Out of the very ashes of the Holocaust, a people destroyed became a people reborn. Millennia ago, the Prophet Jeremiah uttered these words, even as the Babylonians were deporting him and his people from the Land: “And I Myself will gather the remnant of My flock from all the lands to which I have banished them, and I will bring them back to their pasture where they will be fertile and increase.”

That is Zionism, and that is Israel. Today’s Jews are the saving remnant of a people reduced to carcasses on the table of history. We are the remnants.

It is true of American Jewry, as well — those of us who cling to our ancient faith, and renew it, and rebuild it. The Prophet Isaiah so deeply felt his life intertwined with the life of his people that he named his son Shear-yashuv, “a remnant will return.” We, who take seriously Scripture and prayer and the poetry of the spirit: In the words of Isaiah, we are the saving remnants. We are the sacred leftovers.

I am not a very good cook. But I know something about using leftovers.

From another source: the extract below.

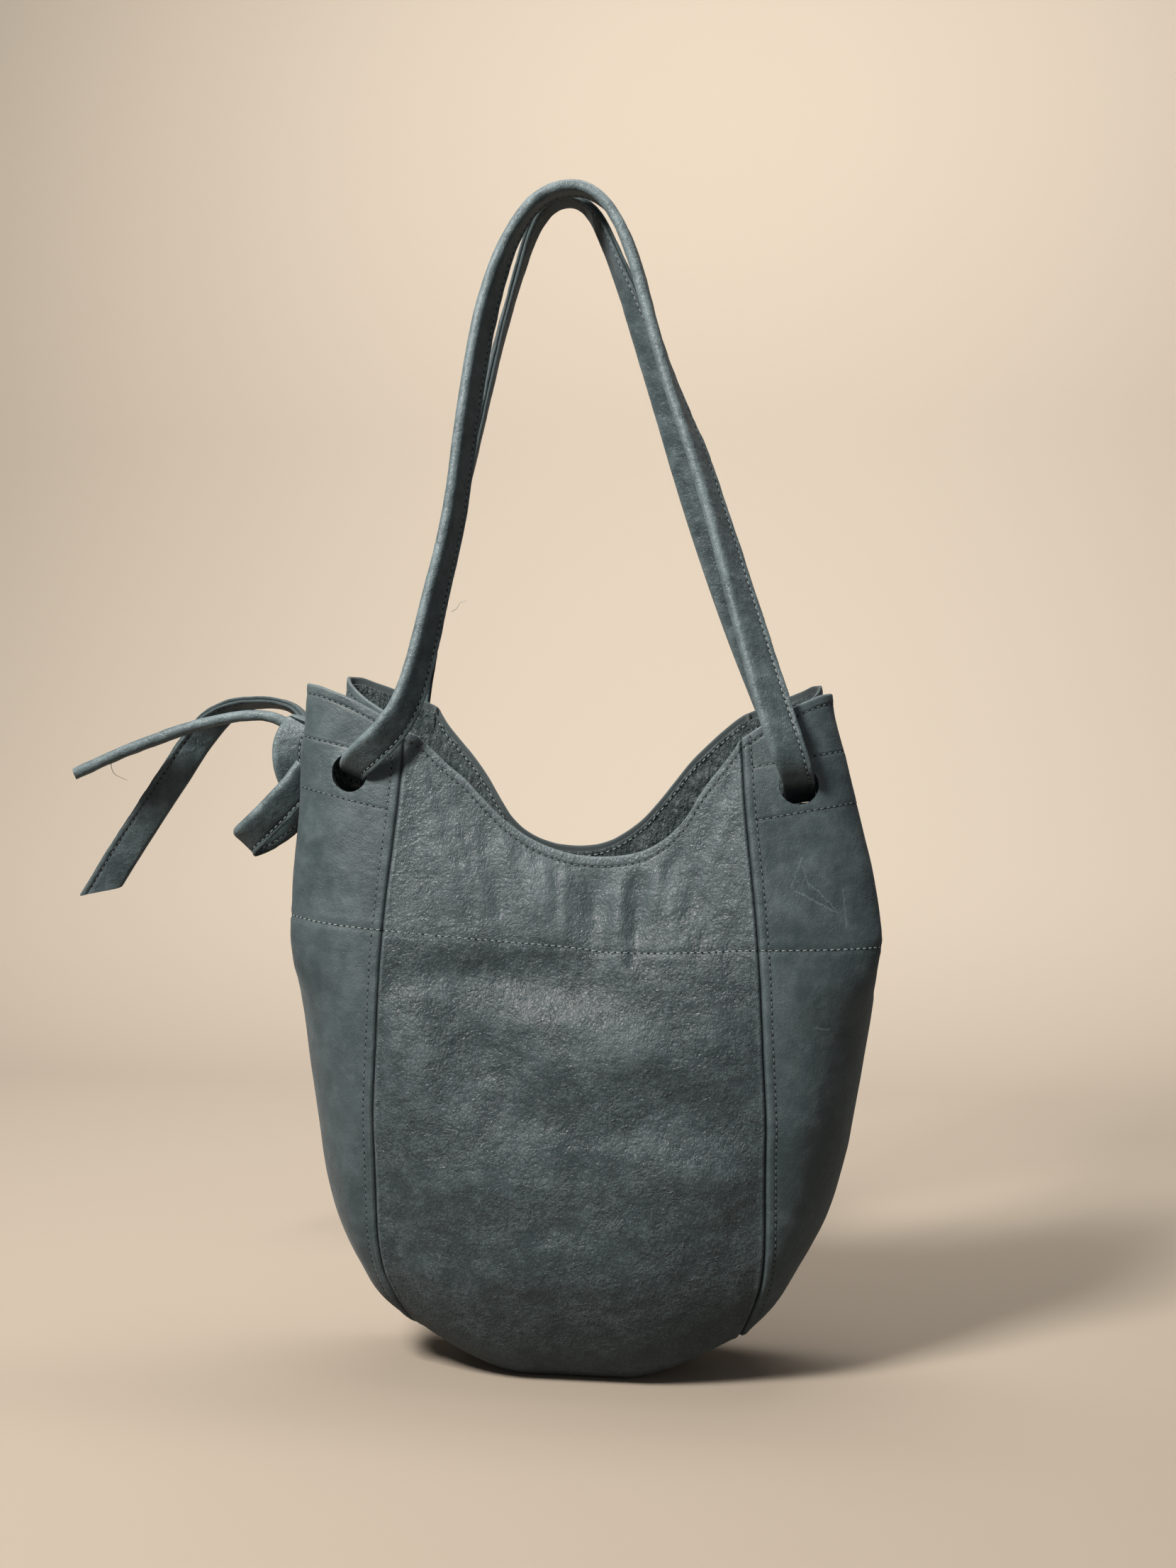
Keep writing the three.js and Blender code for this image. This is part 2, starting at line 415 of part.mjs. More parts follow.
// tied knot: a rounded lump with a slight waist where the strap wraps it
function knotBody() {
  const pos = [], idx = [], A = 16, B = 12, c = [-169.8, 0.8, 347.5];
  const r = (th, ph) => {
    const k = 1 + 0.05 * Math.cos(3 * ph + th);
    return [c[0] + 10.9 * k * Math.sin(ph) * Math.cos(th), c[1] + 12.4 * k * Math.sin(ph) * Math.sin(th), c[2] + 21.2 * Math.cos(ph)];
  };
  pos.push(...r(0, 0));
  for (let i = 1; i < B; i++) for (let j = 0; j < A; j++) pos.push(...r(2 * Math.PI * j / A, Math.PI * i / B));
  pos.push(...r(0, Math.PI));
  const last = pos.length / 3 - 1;
  for (let j = 0; j < A; j++) {
    const k = (j + 1) % A;
    idx.push(0, 1 + j, 1 + k);
    for (let i = 0; i < B - 2; i++) {
      const a = 1 + i * A + j, b = 1 + i * A + k;
      idx.push(a, a + A, b + A, a, b + A, b);
    }
    const e = 1 + (B - 2) * A;
    idx.push(last, e + k, e + j);
  }
  return outward({ pos, idx });
}

// ---------------------------------------------------------------- the bag
const bag = new THREE.Group();
function addMesh(name, m, color, roughness) {
  const g = new THREE.BufferGeometry();
  g.setAttribute('position', new THREE.Float32BufferAttribute(m.pos, 3));
  g.setIndex(m.idx);
  g.computeVertexNormals();
  const mesh = new THREE.Mesh(g, new THREE.MeshStandardMaterial({ color, roughness, metalness: 0 }));
  mesh.name = name;
  bag.add(mesh);
}
const LEATHER = 0x4c5a5e, LEATHER_SIDE = 0x576468, FLESH = 0x5d6a6b, STRAP = 0x586568;

// body panel: front, base and back in one piece
const wList = [...ROWS.map((v) => -(1 - v)), ...ROWS.slice(0, -1).reverse().map((v) => 1 - v)];
const [bp, bn] = bodyGrid(wList, COLS, SEAM_GAP);
addMesh('body_panel', mapPoints(outward(slab(bp, bn, 0, LEATHER_T)), sag), LEATHER, 0.5);

// gussets, each with its four aligned strap holes
const GROWS = ROWS.filter((v) => v < 0.995);
for (const [side, word] of [[-1, 'left'], [1, 'right']]) {
  const [gp, gn] = gussetGrid(side, GROWS, SCOLS, SEAM_GAP);
  addMesh(word + '_gusset', mapPoints(cutHoles(slab(gp, gn, 0, LEATHER_T), side), sag), LEATHER_SIDE, 0.5);
}

// reinforcement bands and facings inside the gussets
const d1 = LEATHER_T + LAYER_GAP, d2 = d1 + BAND_T, d3 = d2 + LAYER_GAP, d4 = d3 + FACING_T;
for (const [side, word] of [[-1, 'left'], [1, 'right']]) {
  const vz = (s, z) => vAt((v) => gussetPoint(side, s, v), z);
  const bandV = (s, t) => lerp(vz(s, BAND_HIGH_Z), vz(s, BAND_LOW_Z), t);
  const [hp, hn] = gussetGrid(side, [0, 0.33, 0.67, 1], SCOLS, 1.0, bandV);
  addMesh(word + '_hole_band', mapPoints(cutHoles(slab(hp, hn, d1, d2), side), sag), FLESH, 0.8);
  const faceV = (s, t) => lerp(0.008, vz(s, RING_Z), t);
  const [fp, fn] = gussetGrid(side, [0, 0.14, 0.28, 0.42, 0.54, 0.64, 0.73, 0.82, 0.91, 1], SCOLS, 1.0, faceV);
  addMesh(word + '_gusset_facing', mapPoints(cutHoles(slab(fp, fn, d3, d4), side), sag), LEATHER, 0.6);
}

// facings inside the front and back scoops
for (const [face, word] of [[-1, 'front'], [1, 'back']]) {
  const vz = (u) => vAt((v) => bodyPoint(u, face * (1 - v)), RING_Z - 3);
  const wOf = (u, t) => face * (1 - lerp(0.006, vz(u), t));
  const [fp, fn] = bodyGrid([0, 0.15, 0.3, 0.45, 0.6, 0.8, 1], COLS, 1.0, wOf);
  addMesh(word + '_facing', mapPoints(outward(slab(fp, fn, d1, d1 + FACING_T)), sag), LEATHER, 0.6);
}

// the strap, split where it bends in use
addMesh('front_handle_strap', strap(FRONT_HANDLE, stepsFor(FRONT_HANDLE, 18)), STRAP, 0.5);
addMesh('back_handle_strap', strap(BACK_HANDLE, stepsFor(BACK_HANDLE, 18)), STRAP, 0.5);
addMesh('strap_right_pass', strap(RIGHT_PASS, stepsFor(RIGHT_PASS, 15)), STRAP, 0.5);
addMesh('strap_left_front_run', strap(leftRun(-1), stepsFor(leftRun(-1), 5)), STRAP, 0.5);
addMesh('strap_left_back_run', strap(leftRun(1), stepsFor(leftRun(1), 5)), STRAP, 0.5);
addMesh('bow_knot', knotBody(), STRAP, 0.5);
addMesh('bow_loop', strap(BOW_LOOP, stepsFor(BOW_LOOP, 5)), STRAP, 0.5);
addMesh('upper_tail', strap(UPPER_TAIL, stepsFor(UPPER_TAIL, 14)), STRAP, 0.5);
addMesh('lower_tail', strap(LOWER_TAIL, stepsFor(LOWER_TAIL, 14)), STRAP, 0.5);

export default bag;
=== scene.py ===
import json
import math

import bpy
import bmesh
import numpy as np
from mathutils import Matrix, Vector


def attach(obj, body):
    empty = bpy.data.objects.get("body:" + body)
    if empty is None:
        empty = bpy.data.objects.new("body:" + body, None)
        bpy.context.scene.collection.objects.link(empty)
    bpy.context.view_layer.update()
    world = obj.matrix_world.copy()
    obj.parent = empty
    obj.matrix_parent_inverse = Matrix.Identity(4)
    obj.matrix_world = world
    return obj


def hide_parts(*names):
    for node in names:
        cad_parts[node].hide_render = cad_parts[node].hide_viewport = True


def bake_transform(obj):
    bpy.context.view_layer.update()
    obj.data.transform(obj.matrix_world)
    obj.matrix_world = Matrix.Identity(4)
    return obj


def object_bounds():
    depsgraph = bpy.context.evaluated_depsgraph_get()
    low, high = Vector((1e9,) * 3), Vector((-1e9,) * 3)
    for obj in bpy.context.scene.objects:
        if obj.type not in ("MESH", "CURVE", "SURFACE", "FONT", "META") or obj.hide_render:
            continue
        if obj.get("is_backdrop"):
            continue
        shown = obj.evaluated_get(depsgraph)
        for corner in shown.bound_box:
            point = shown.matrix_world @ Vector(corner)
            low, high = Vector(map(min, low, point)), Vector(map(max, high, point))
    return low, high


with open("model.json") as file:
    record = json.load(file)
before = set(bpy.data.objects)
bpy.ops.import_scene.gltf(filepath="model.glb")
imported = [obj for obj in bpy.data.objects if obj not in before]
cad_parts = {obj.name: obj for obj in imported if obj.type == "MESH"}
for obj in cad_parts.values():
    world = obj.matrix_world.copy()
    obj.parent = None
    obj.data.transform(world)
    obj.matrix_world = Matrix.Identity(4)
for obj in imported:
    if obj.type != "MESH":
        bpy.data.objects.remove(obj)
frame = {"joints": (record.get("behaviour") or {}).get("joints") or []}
cad_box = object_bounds()
MM = 0.001


# =============================================================== small maths
def lerp(a, b, t):
    return a + (b - a) * t


def smooth(a, b, x):
    t = np.clip((np.asarray(x, float) - a) / (b - a), 0, 1)
    return t * t * (3 - 2 * t)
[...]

If the leftovers are fresh, go for it. You can reheat them, and they can be as good, or even better, the second time around. 

But I have learned there is a difference between leftovers that are ready to eat and leftovers that are, or should be, history.

If spoiled leftovers are ever to be used again, they need to be composted. They need to be completely broken down into their biological building blocks. You need to start fresh from scratch.

May you know when to eat the leftovers, and when to make the compost pile, and may God give you the wisdom to know the difference.